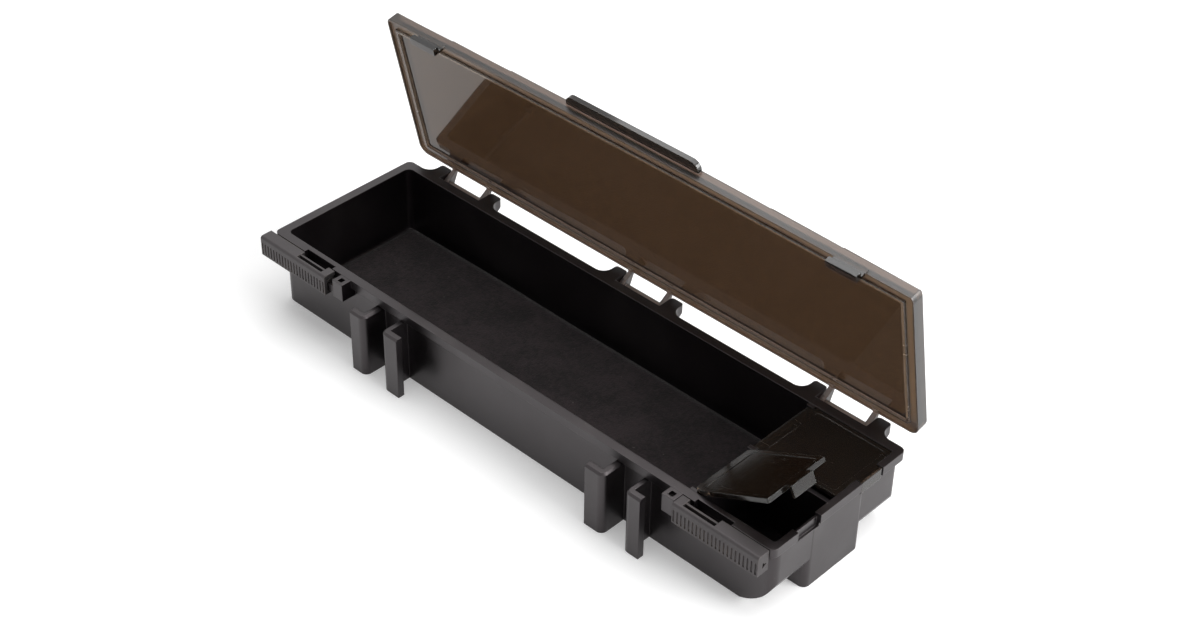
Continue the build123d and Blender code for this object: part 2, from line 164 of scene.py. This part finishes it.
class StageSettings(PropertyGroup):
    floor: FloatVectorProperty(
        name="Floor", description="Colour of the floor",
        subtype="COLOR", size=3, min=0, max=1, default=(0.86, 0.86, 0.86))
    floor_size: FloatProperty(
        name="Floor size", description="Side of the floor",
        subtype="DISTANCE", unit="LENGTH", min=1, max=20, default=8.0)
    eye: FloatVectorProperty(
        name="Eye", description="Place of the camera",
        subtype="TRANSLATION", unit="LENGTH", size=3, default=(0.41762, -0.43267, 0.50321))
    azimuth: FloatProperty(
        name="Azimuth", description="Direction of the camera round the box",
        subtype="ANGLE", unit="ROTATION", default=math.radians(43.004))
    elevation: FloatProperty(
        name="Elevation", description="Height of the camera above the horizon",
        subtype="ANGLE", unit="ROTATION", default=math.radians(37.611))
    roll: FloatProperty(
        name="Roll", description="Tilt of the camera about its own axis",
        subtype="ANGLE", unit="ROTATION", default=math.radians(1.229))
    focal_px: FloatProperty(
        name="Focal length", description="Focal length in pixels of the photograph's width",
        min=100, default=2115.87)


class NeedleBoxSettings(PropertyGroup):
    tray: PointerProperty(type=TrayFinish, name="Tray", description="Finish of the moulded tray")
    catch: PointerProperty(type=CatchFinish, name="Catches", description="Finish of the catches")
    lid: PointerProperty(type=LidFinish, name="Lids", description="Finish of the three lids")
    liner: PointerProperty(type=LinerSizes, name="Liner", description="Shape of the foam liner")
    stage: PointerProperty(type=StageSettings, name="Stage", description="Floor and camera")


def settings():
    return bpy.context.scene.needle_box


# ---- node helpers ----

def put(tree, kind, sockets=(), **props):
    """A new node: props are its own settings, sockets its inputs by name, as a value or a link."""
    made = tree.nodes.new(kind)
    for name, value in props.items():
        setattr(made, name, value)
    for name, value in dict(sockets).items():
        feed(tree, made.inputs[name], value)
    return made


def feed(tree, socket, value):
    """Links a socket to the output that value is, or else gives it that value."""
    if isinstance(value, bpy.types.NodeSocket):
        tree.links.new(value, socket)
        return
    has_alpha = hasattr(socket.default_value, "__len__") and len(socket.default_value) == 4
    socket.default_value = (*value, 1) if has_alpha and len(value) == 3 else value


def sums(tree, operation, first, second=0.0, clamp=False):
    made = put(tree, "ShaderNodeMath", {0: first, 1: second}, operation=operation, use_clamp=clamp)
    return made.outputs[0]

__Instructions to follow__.
Gather, from the listing above, every line carrying the word "scene".

__Written response__.
Continue the build123d and Blender code for this object: part 2, from line 164 of scene.py. This part finishes it.
    return bpy.context.scene.needle_box